** Start Data provided **
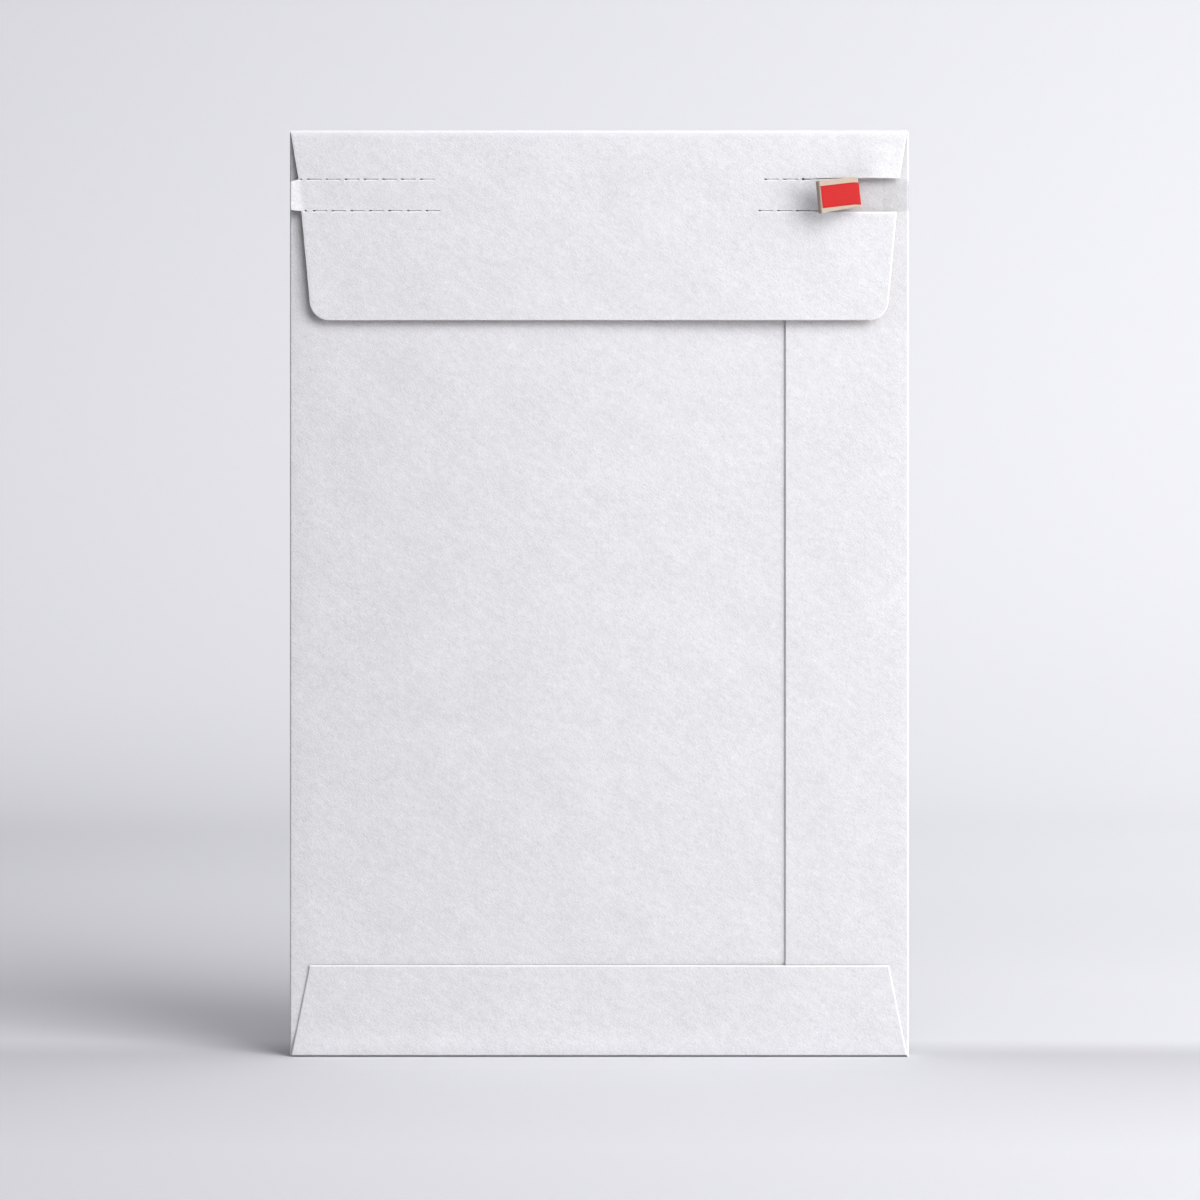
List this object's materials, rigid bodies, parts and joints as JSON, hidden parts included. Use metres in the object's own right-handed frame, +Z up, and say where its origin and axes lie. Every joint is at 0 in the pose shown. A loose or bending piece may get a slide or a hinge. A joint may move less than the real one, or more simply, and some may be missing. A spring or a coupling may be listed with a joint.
{
  "type": "envelope",
  "caption": "Rigid board mailer with a fold-over closure flap, a perforated tear strip with red tape, a glued side seam and a glued bottom flap.",
  "frame": {"origin": "centre of the base spine's flat underside", "axes": "+Z up from the base to the closure flap, +X across the face to the right when the seal side is seen, -Y out of the seal side and +Y out of the address side"},
  "size_m": [0.254, 0.0172, 0.38],
  "materials": {
    "board": "matt",
    "tape": "satin",
    "glue": "satin",
    "liner": "smooth siliconised"
  },
  "bodies": {
    "pouch": {"front_panel": "board", "left_spine": "board", "right_spine": "board", "left_back_panel": "board", "side_flap": "board", "side_seam_glue": "glue", "base_spine": "board", "bottom_flap": "board", "bottom_flap_glue": "glue"},
    "top_spine": {"top_spine": "board"},
    "closure_flap": {"flap_upper_band": "board", "flap_lower_band": "board", "seal_adhesive": "glue", "release_liner": "liner", "tear_strip_left_end": "board", "tear_tape_left_end": "tape"},
    "left_tab": {"tear_strip_left_tab": "board"},
    "tear_strip": {"tear_strip": "board", "tear_tape": "tape"},
    "strip_lifted": {"tear_strip_lifted": "board", "tear_tape_lifted": "tape"},
    "strip_tail": {"tear_strip_tail": "board", "tear_tape_tail": "tape"}
  },
  "joints": [
    {"name": "rear_crease", "type": "hinge", "parent": "pouch", "child": "top_spine", "pos_m": [0, 0.0032, 0.3795], "axis": [-1, 0, 0], "range_deg": [0, 90]},
    {"name": "front_crease", "type": "hinge", "parent": "top_spine", "child": "closure_flap", "pos_m": [0, -0.00385, 0.3795], "axis": [-1, 0, 0], "range_deg": [0, 90]},
    {"name": "tab_crease", "type": "hinge", "parent": "closure_flap", "child": "left_tab", "pos_m": [-0.1218, -0.00435, 0.35352], "axis": [0, 0, 1], "range_deg": [-12, 138]},
    {"name": "strip_peel", "type": "hinge", "parent": "closure_flap", "child": "tear_strip", "pos_m": [-0.113, -0.00435, 0.35352], "axis": [0, 0, -1], "range_deg": [0, 90]},
    {"name": "torn_end_lift", "type": "hinge", "parent": "tear_strip", "child": "strip_lifted", "pos_m": [0.0868, -0.00435, 0.35352], "axis": [0, 0, -1], "range_deg": [-9, 81]},
    {"name": "tail_fold", "type": "hinge", "parent": "strip_lifted", "child": "strip_tail", "pos_m": [0.10675, -0.00751, 0.35352], "axis": [-0.0775, 0.0123, 0.9969], "range_deg": [-20, 153]}
  ]
}
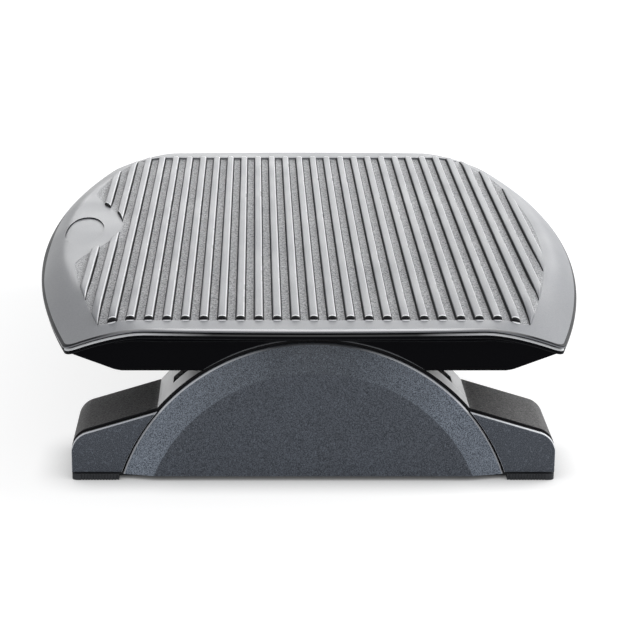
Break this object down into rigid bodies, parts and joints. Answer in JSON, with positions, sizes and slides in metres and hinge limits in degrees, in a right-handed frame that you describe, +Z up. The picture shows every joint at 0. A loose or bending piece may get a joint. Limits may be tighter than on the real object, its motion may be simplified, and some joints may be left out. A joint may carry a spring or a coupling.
{
  "type": "tilting under desk footrest",
  "caption": "Under desk footrest with a ribbed platform that rocks on two arched end supports with sloping wings and rubber floor pads.",
  "frame": {"origin": "on the floor, under the middle of the footrest", "axes": "+Y along the tilt axis, which is the long way of the platform, from the near end to the far end; +X across the platform; +Z up"},
  "size_m": [0.3294, 0.45, 0.0911],
  "materials": {
    "deck_grey": "satin moulded plastic with a fine grain",
    "base_slate": "speckled moulded plastic with a fine grain",
    "black_plastic": "plain moulded plastic",
    "rubber": "matte",
    "glide": "smooth low friction plastic",
    "steel": "zinc plated"
  },
  "bodies": {
    "base": {"near_support": "base_slate", "far_support": "base_slate", "near_left_wing_cover": "base_slate", "near_right_wing_cover": "base_slate", "far_left_wing_cover": "base_slate", "far_right_wing_cover": "base_slate", "near_end_cap": "base_slate", "far_end_cap": "base_slate", "spine": "base_slate", "near_spine_screw_1": "steel", "far_spine_screw_1": "steel", "near_spine_screw_2": "steel", "far_spine_screw_2": "steel", "near_left_floor_pad": "rubber", "near_right_floor_pad": "rubber", "far_left_floor_pad": "rubber", "far_right_floor_pad": "rubber"},
    "platform": {"deck": "deck_grey", "tray": "black_plastic", "near_left_stop": "rubber", "near_right_stop": "rubber", "far_left_stop": "rubber", "far_right_stop": "rubber", "near_saddle": "black_plastic", "far_saddle": "black_plastic", "near_outer_glide_strip": "glide", "near_inner_glide_strip": "glide", "far_outer_glide_strip": "glide", "far_inner_glide_strip": "glide", "near_left_hook": "black_plastic", "near_right_hook": "black_plastic", "far_left_hook": "black_plastic", "far_right_hook": "black_plastic", "near_hook_screw_1": "steel", "near_hook_screw_2": "steel", "near_hook_screw_3": "steel", "near_hook_screw_4": "steel", "far_hook_screw_1": "steel", "far_hook_screw_2": "steel", "far_hook_screw_3": "steel", "far_hook_screw_4": "steel", "deck_screw_1": "steel", "deck_screw_2": "steel", "deck_screw_3": "steel", "deck_screw_4": "steel", "deck_screw_5": "steel", "deck_screw_6": "steel", "deck_screw_7": "steel", "deck_screw_8": "steel", "saddle_screw_1": "steel", "saddle_screw_2": "steel", "saddle_screw_3": "steel", "saddle_screw_4": "steel", "saddle_screw_5": "steel", "saddle_screw_6": "steel", "saddle_screw_7": "steel", "saddle_screw_8": "steel"}
  },
  "joints": [
    {"name": "platform_tilt", "type": "hinge", "parent": "base", "child": "platform", "pos_m": [0, 0, -0.0326], "axis": [0, 1, 0], "range_deg": [-17, 17]}
  ]
}
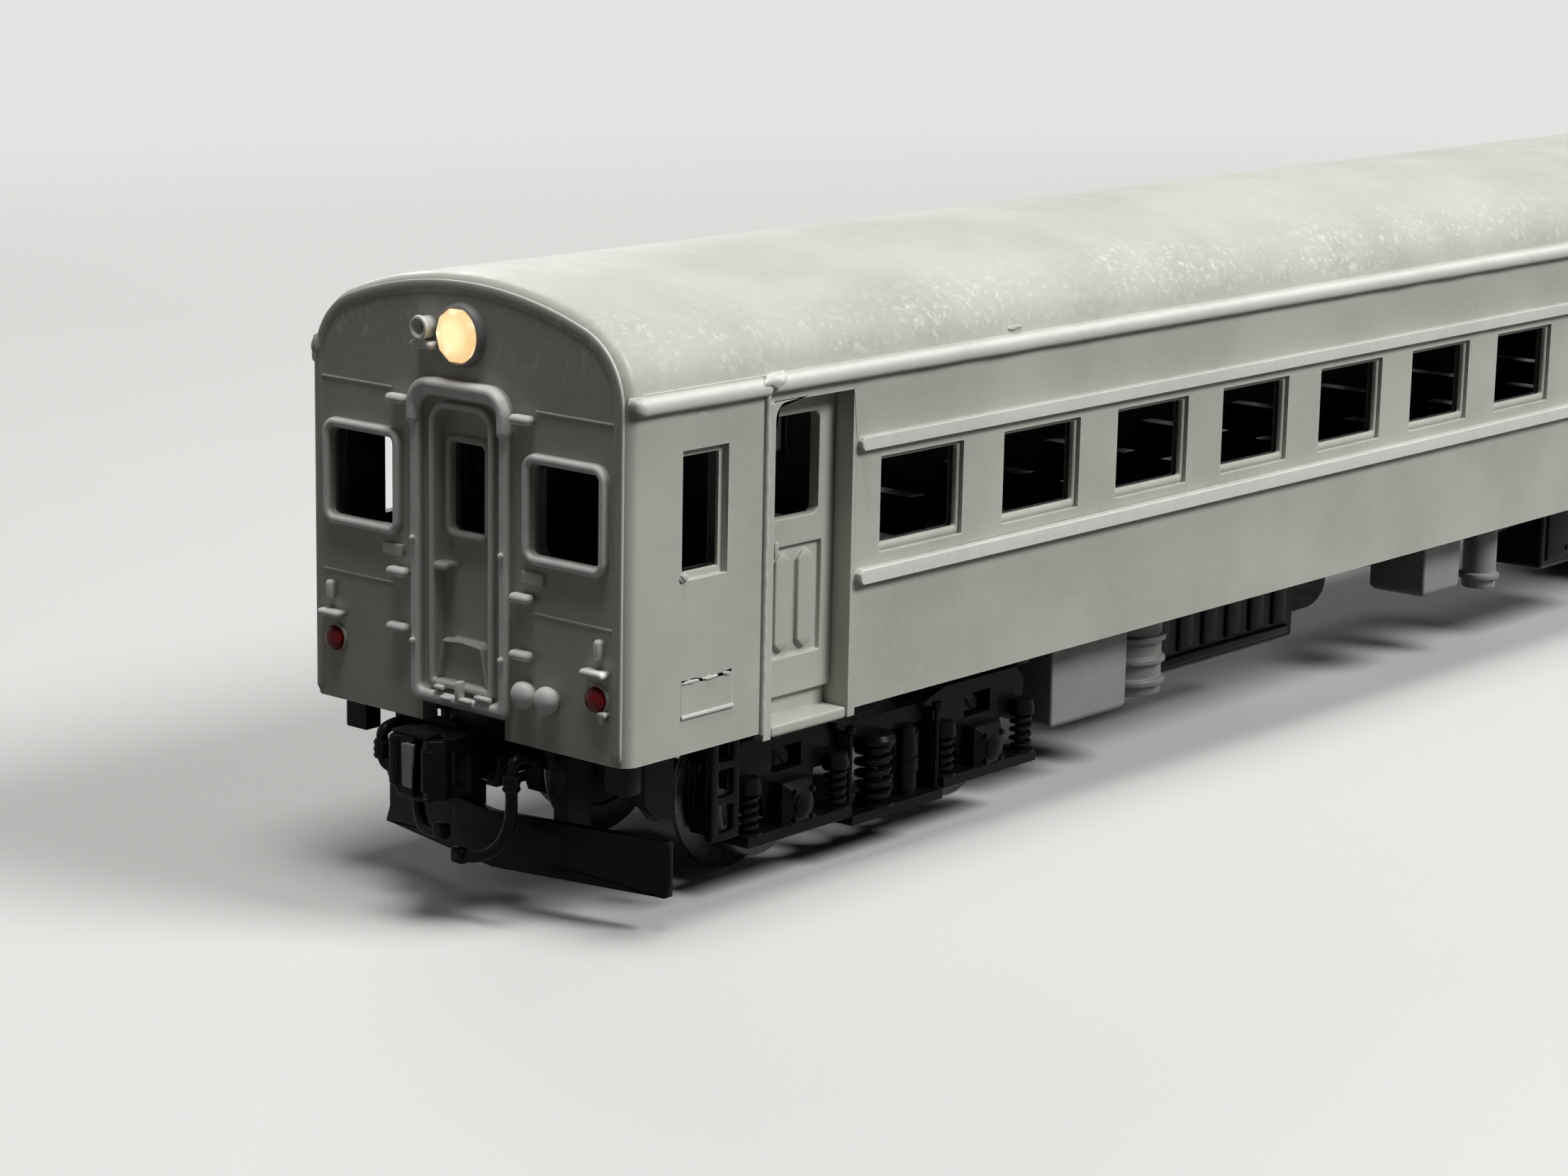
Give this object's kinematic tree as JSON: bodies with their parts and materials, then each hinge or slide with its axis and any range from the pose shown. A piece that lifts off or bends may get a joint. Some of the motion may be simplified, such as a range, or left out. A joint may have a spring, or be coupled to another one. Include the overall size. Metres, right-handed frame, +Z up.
{
  "type": "scale model diesel railcar",
  "caption": "Unpainted grey plastic scale model of a double-ended diesel railcar, on two black swivelling trucks.",
  "frame": {"origin": "middle of the car, at the flange tips that it stands on", "axes": "+X along the car away from the pictured end, +Y across it, +Z up"},
  "size_m": [0.1334, 0.0198, 0.0276],
  "materials": {
    "body_plastic": "satin moulded",
    "chassis_plastic": "satin moulded",
    "light_plastic": "matt moulded",
    "mid_plastic": "matt moulded",
    "headlamp_lens": "clear, lit warm",
    "tail_lens": "clear red",
    "wheel_metal": "blackened",
    "steel": "plain"
  },
  "bodies": {
    "car_body": {"air_cleaner": "mid_plastic", "air_tank": "light_plastic", "battery_box": "light_plastic", "brake_hoses_front": "chassis_plastic", "brake_hoses_rear": "chassis_plastic", "cab_front": "body_plastic", "cab_ladders_front": "chassis_plastic", "cab_ladders_rear": "chassis_plastic", "cab_partition_front": "chassis_plastic", "cab_partition_rear": "chassis_plastic", "cab_rear": "body_plastic", "chassis": "chassis_plastic", "control_box": "chassis_plastic", "coupler_front": "chassis_plastic", "coupler_rear": "chassis_plastic", "door_steps_left": "body_plastic", "door_steps_right": "body_plastic", "engine_block": "chassis_plastic", "entrance_doors_left": "body_plastic", "entrance_doors_right": "body_plastic", "fuel_tank": "chassis_plastic", "gangway_door_front": "body_plastic", "gangway_door_rear": "body_plastic", "gangway_frame_front": "body_plastic", "gangway_frame_rear": "body_plastic", "gearbox": "chassis_plastic", "headlamp_front": "body_plastic", "headlamp_lens_front": "headlamp_lens", "headlamp_lens_rear": "headlamp_lens", "headlamp_rear": "body_plastic", "heater_box": "chassis_plastic", "horn_front": "body_plastic", "horn_rear": "body_plastic", "kingpin_front": "steel", "kingpin_rear": "steel", "radiator_box": "light_plastic", "roof": "body_plastic", "seat_tray": "chassis_plastic", "side_wall_left": "body_plastic", "side_wall_right": "body_plastic", "snow_plough_front": "chassis_plastic", "snow_plough_rear": "chassis_plastic", "tail_lamps_front": "tail_lens", "tail_lamps_rear": "tail_lens", "weight_plate": "steel"},
    "truck_front": {"truck_frame_front": "chassis_plastic"},
    "truck_rear": {"truck_frame_rear": "chassis_plastic"},
    "wheelset_1": {"wheelset_1": "wheel_metal"},
    "wheelset_2": {"wheelset_2": "wheel_metal"},
    "wheelset_3": {"wheelset_3": "wheel_metal"},
    "wheelset_4": {"wheelset_4": "wheel_metal"}
  },
  "joints": [
    {"name": "truck_front_swivel", "type": "hinge", "parent": "car_body", "child": "truck_front", "pos_m": [-0.044, 0, 0.006], "axis": [0, 0, 1], "range_deg": [-8, 8]},
    {"name": "truck_rear_swivel", "type": "hinge", "parent": "car_body", "child": "truck_rear", "pos_m": [0.044, 0, 0.006], "axis": [0, 0, 1], "range_deg": [-8, 8]},
    {"name": "wheelset_1_spin", "type": "hinge", "parent": "truck_front", "child": "wheelset_1", "pos_m": [-0.0509, 0, 0.00375], "axis": [0, 1, 0], "continuous": true},
    {"name": "wheelset_2_spin", "type": "hinge", "parent": "truck_front", "child": "wheelset_2", "pos_m": [-0.0371, 0, 0.00375], "axis": [0, 1, 0], "continuous": true},
    {"name": "wheelset_3_spin", "type": "hinge", "parent": "truck_rear", "child": "wheelset_3", "pos_m": [0.0371, 0, 0.00375], "axis": [0, 1, 0], "continuous": true},
    {"name": "wheelset_4_spin", "type": "hinge", "parent": "truck_rear", "child": "wheelset_4", "pos_m": [0.0509, 0, 0.00375], "axis": [0, 1, 0], "continuous": true}
  ]
}
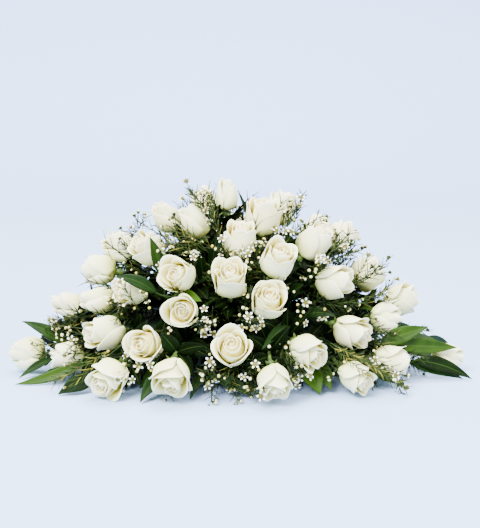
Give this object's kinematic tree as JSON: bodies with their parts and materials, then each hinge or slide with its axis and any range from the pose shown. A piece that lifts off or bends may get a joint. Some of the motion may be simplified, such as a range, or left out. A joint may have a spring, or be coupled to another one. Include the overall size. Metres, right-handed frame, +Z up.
** End Data provided **
> Prompt: Look through the entries above; copy every line holding the string "loose".

> Answer for this exercise:
List this object's materials, rigid bodies, parts and joints as JSON, hidden parts included. Use metres in the object's own right-handed frame, +Z up, and say where its origin and axes lie. Every joint is at 0 in the pose shown. A loose or bending piece may get a slide or a hinge. A joint may move less than the real one, or more simply, and some may be missing. A spring or a coupling may be listed with a joint.
Break this object down into rigid bodies, parts and joints. Answer in JSON, with positions, sizes and slides in metres and hinge limits in degrees, in a right-handed frame that you describe, +Z up. The picture shows every joint at 0. A loose or bending piece may get a joint. Limits may be tighter than on the real object, its motion may be simplified, and some joints may be left out. A joint may carry a spring or a coupling.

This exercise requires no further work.